Dans le cas du climat, l'indétermination est associée à la manière dont le problème "changement climatique" a été posé. Les cadres sont des principes d'organisation qui permettent une interprétation spécifique sur un point donné. De Boerg et al. (2010) constatent que : " Les cadres jouent le rôle de principes d'organisation, qui englobent d'une manière cachée et prise pour acquise la façon dont les gens conceptualisent un sujet". Risbey et al. (2005)??? pensent que les décisions sur le cadrage d'un problème influence le choix des modèles et des connaissances qui sont considérées comme pertinentes pour être incluses dans l'analyse. De plus, De Boerg et al. ont ajouté que les cadres peuvent exprimer comment un problème est vu, qui pourra émettre un avis dessus, quelles questions sont pertinentes et quels types d'explications pourraient être appropriés.

Le cadre de prise de décision de la Convention cadre des Nations unies sur le changement climatique justifie le cadre de l'évaluation par le GIEC du changement climatique et de ses incertitudes, en termes d'identification des dangers associés au changement climatique et de suggestions en vue de décider des objectifs de stabilisation du taux de CO2. Dans ce contexte, certaines questions scientifiques ont reçu peu d'attention. Sur la détection et l'attribution des causes du changement climatique au 20ième siècle, le chapitre 9 du rapport du groupe de travail 1 du 4ième rapport du GIEC exclut quasiment d'entrée les modes  naturels internes de la variabilité multidécennale des causes possibles. De même, l'impact du faible niveau de compréhension de la variabilité du soleil et de ses effets indirects potentiels sur le climat ne sont pas étudiés de manière significative au regard de leur impact sur le niveau de confiance exprimé sur les causes. Dans le rapport du deuxième groupe de travail, l'attention est focalisée sur l'attribution au RCA d'impacts potentiellement dangereux, en négligeant que le réchauffement pourrait être bénéfique à certaines régions ou à certains secteurs.

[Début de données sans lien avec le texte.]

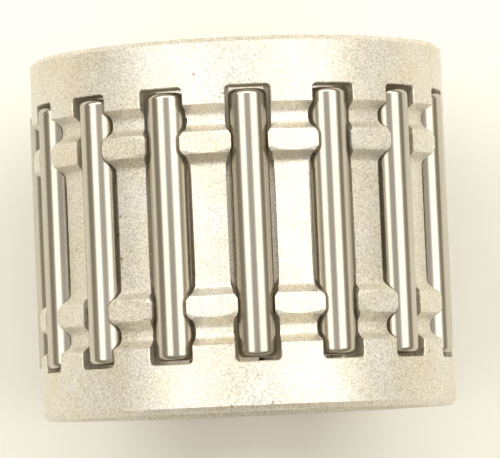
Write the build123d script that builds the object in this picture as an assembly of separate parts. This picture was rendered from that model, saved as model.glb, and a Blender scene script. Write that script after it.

De plus, le cadre analytique de la décision associé au choix des objectifs de stabilisation du taux de CO2 conduit la recherche et l'analyse à utiliser des avis d'experts pour déterminer la valeur la plus probable de la sensibilité et donc du rechauffement et pour restreindre l'amplitude des valeurs prévues, plutôt que d'explorer à fond l'incertitude, la possibilité de cygnes noirs (Taleb 2007) et de rois des dragons (Sornette 2009). Le concept d'une surprise imaginable a été discuté dans le document de Moss-Schneider sur l'incertitude, mais cette possibilité a été largement ignorée dans le quatrième rapport du GIEC. Celui-ci se concentre sur ce qui est "connu" avec un certain niveau de confiance. La faille la plus visible de cette stratégie est de négliger la possibilité d'une fonte rapide des banquises sur le niveau des mers dans le résumé pour décideurs (e.g. Oppenheimer et al. 2007; Betz 2009). un point important est d'identifier les cygnes noirs potentiels associés aux variations naturelles du climat sans influence humaine, à une échelles d'un ou deux siècles. Même sans cela, les évaluations du risque du RCA peuvent tromper les décideurs.

La présence de conflits marqués à la fois sur la science et sur les politiques à suivre reflète un cadre plutôt étroit pour cette question. Tant que la question ne sera pas recadrée ou que différents cadres ne seront pas étudiés par le GIEC, le débat scientifique et politique continuera à ignorer des éléments cruciaux et à se baser sur des niveaux de confiance bien trop élevés.